Joel Osteen is a victim of a hoax by someone who published a letter stating that he resigns from his Lakewood Church and has abandoned his faith in Christianity.
It all started from a fake website that published a statement that quoted the pastor saying he was leaving his post .
“I believe now that the Bible is a fallible, flawed, highly inconsistent history book that has been altered hundreds of times. There is zero evidence the Bible is the holy word of God,” the statement quoted Osteen as saying.

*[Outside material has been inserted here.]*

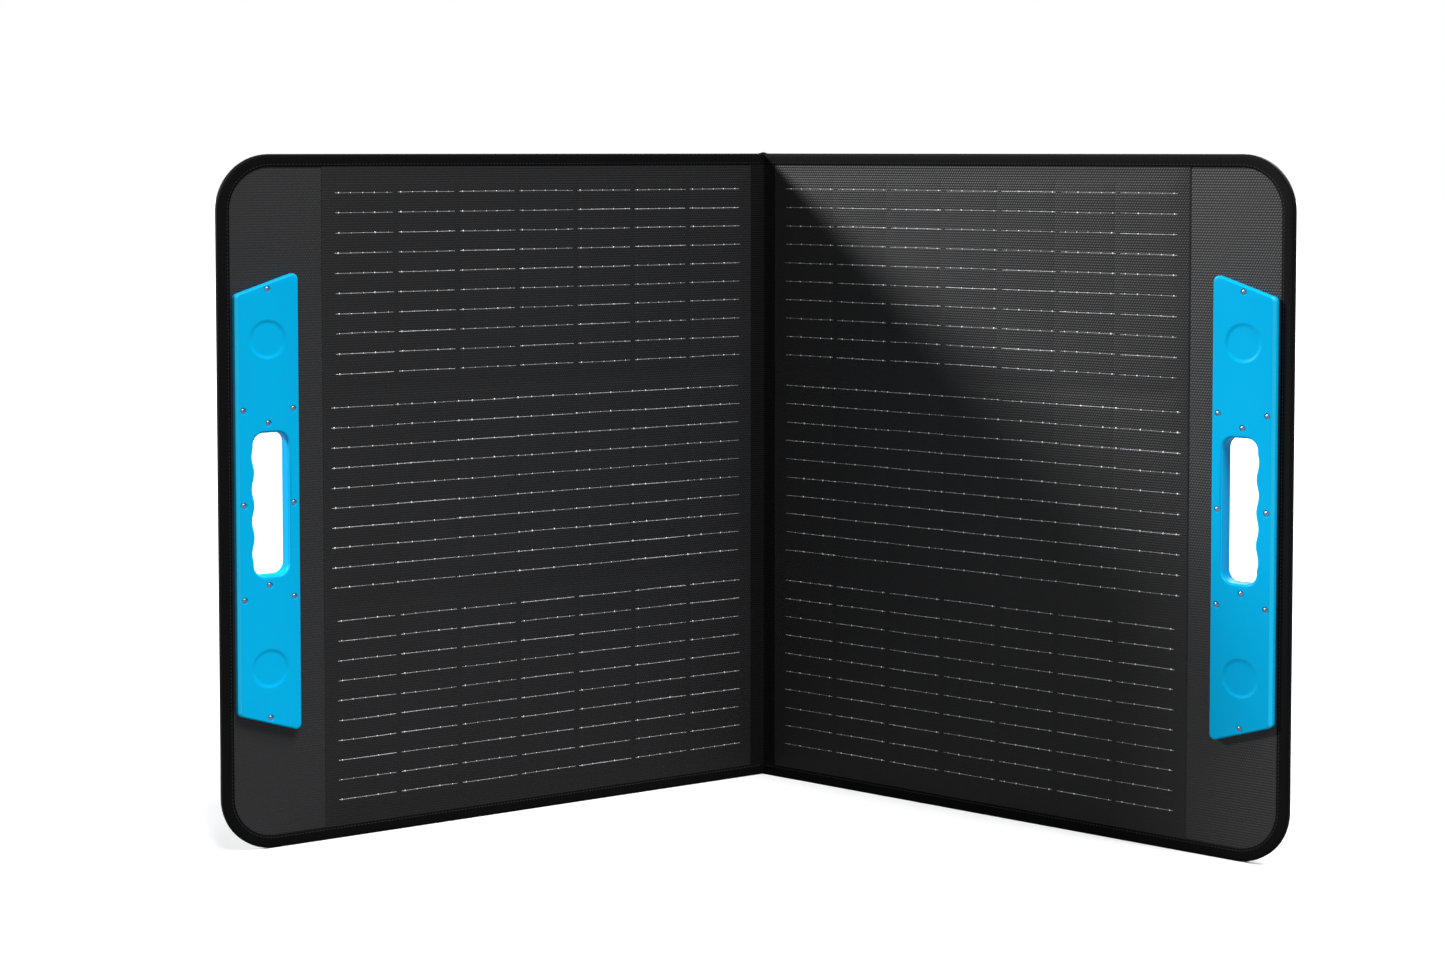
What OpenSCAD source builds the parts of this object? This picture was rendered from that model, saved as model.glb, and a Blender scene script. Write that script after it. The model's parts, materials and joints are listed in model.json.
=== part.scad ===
// Two-leaf folding solar panel that stands like an open book.
// Two stiff cloth-covered leaves carry the cells on their front faces. A cloth spine joins them,
// each has a moulded carrying handle and a rear prop stand, and the right leaf's back has a
// pocket and a charge regulator.
//
// Each leaf is drawn in its own frame: x runs from the fold axis towards the handle, y runs from
// the front face towards the back, and z is height. The left leaf is the right one mirrored.

/* [Leaf] */
// Angle between the front faces of the two leaves
open_angle = 110.3; // [100:0.1:130]
// Distance from the fold axis to the outer edge of a leaf
leaf_w = 567.7; // [566:0.1:600]
// Height of a leaf
leaf_h = 622; // [616:1:660]
// Radius of the outer corners
corner_r = 50; // [30:1:80]
// Distance from the fold axis to the front faces of the leaves
fold_gap = 3; // [3:0.1:5]
// Width of the binding tape on each face
binding_w = 11.5; // [8:0.5:12]
// Width of the spine cloth on each face of a leaf
spine_w = 12.5; // [10:0.5:14]

/* [Cells] */
// Length of a cell, along the height of the leaf
cell_h = 182; // [176:0.5:182]
// Width of a cell, a third of its length
cell_w = 60.67; // [58:0.01:60.67]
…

The alleged statement published on March 29 goes on to say that Osteen will be focusing his attention on “real world” issues like “the destruction of our environment by multinational corporations,” “the toxic fluoride they have been putting in our water for 50 years” and “the toxic GMO foods that the Monsanto Corporation is responsible for.”
Images of articles citing the statement appeared to have been posted on CNN, Drudge Report, NewsOXY and Yahoo News and began circulating online, but links to Osteen’s official website and Twitter account show no such change of heart.
Another hint to the apparent hoax lies in the website’s URL. Its name, joelostenministries.com, misspelled the pastor’s last name since Osteen’s ministry’s official website owns the domain joelosteen.com.
A fake Twitter handle and YouTube video have been set up — the latter has more than 9,000 views.
Nicknamed the “smiling preacher,” Joel Osteen is the leader of a 16,000-seat megachurch in Houston that his father started. His television ministry reaches 100 million homes in the United States and millions more in 100 countries.
“My message is that God is a good God,” Osteen told Barbara Walters in an interview where he was named one of the Most Fascinating People of 2006. “And if we all … have the right attitude, he’ll take us places that we’ve never dreamed of.”